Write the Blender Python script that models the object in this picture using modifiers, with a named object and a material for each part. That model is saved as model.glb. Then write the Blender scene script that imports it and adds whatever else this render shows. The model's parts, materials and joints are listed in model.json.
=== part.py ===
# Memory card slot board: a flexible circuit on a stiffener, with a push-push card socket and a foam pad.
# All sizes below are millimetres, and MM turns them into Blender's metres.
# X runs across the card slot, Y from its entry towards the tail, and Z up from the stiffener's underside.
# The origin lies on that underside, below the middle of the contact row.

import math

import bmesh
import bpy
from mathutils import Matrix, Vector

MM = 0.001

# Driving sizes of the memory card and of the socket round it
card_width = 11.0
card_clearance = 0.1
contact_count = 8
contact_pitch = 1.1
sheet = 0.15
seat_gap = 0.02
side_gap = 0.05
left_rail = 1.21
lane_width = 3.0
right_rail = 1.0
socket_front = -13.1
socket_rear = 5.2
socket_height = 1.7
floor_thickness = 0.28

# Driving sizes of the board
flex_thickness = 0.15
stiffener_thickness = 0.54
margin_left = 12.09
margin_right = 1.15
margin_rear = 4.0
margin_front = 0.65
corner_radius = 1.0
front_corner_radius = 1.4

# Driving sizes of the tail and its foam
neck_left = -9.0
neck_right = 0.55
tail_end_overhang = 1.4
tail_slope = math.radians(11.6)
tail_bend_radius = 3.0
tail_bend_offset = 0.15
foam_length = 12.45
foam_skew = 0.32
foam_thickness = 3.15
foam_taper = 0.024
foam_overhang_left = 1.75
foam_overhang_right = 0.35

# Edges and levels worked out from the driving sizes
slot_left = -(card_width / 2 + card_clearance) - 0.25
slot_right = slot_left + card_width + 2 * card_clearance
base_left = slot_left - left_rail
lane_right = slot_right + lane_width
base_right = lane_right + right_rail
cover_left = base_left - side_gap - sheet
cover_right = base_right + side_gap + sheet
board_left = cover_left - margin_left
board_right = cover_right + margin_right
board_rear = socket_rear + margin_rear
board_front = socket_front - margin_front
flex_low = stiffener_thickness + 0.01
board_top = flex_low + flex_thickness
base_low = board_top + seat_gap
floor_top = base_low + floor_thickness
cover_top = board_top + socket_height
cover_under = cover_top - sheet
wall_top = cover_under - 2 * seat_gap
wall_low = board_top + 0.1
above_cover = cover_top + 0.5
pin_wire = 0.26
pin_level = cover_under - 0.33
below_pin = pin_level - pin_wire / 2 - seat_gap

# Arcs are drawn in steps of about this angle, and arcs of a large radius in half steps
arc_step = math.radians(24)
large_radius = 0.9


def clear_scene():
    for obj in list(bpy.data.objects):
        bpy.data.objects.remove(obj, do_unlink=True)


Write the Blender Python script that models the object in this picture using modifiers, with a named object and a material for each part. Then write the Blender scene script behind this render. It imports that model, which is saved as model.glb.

* EXERCISE PROMPT: Begin with the first line of the data above and, please, print each line exactly until you have printed the line containing "foam_overhang_right = 0.35"; print nothing else.

* TASK RESULT:
Write the Blender Python script that models the object in this picture using modifiers, with a named object and a material for each part. That model is saved as model.glb. Then write the Blender scene script that imports it and adds whatever else this render shows. The model's parts, materials and joints are listed in model.json.
=== part.py ===
# Memory card slot board: a flexible circuit on a stiffener, with a push-push card socket and a foam pad.
# All sizes below are millimetres, and MM turns them into Blender's metres.
# X runs across the card slot, Y from its entry towards the tail, and Z up from the stiffener's underside.
# The origin lies on that underside, below the middle of the contact row.

import math

import bmesh
import bpy
from mathutils import Matrix, Vector

MM = 0.001

# Driving sizes of the memory card and of the socket round it
card_width = 11.0
card_clearance = 0.1
contact_count = 8
contact_pitch = 1.1
sheet = 0.15
seat_gap = 0.02
side_gap = 0.05
left_rail = 1.21
lane_width = 3.0
right_rail = 1.0
socket_front = -13.1
socket_rear = 5.2
socket_height = 1.7
floor_thickness = 0.28

# Driving sizes of the board
flex_thickness = 0.15
stiffener_thickness = 0.54
margin_left = 12.09
margin_right = 1.15
margin_rear = 4.0
margin_front = 0.65
corner_radius = 1.0
front_corner_radius = 1.4

# Driving sizes of the tail and its foam
neck_left = -9.0
neck_right = 0.55
tail_end_overhang = 1.4
tail_slope = math.radians(11.6)
tail_bend_radius = 3.0
tail_bend_offset = 0.15
foam_length = 12.45
foam_skew = 0.32
foam_thickness = 3.15
foam_taper = 0.024
foam_overhang_left = 1.75
foam_overhang_right = 0.35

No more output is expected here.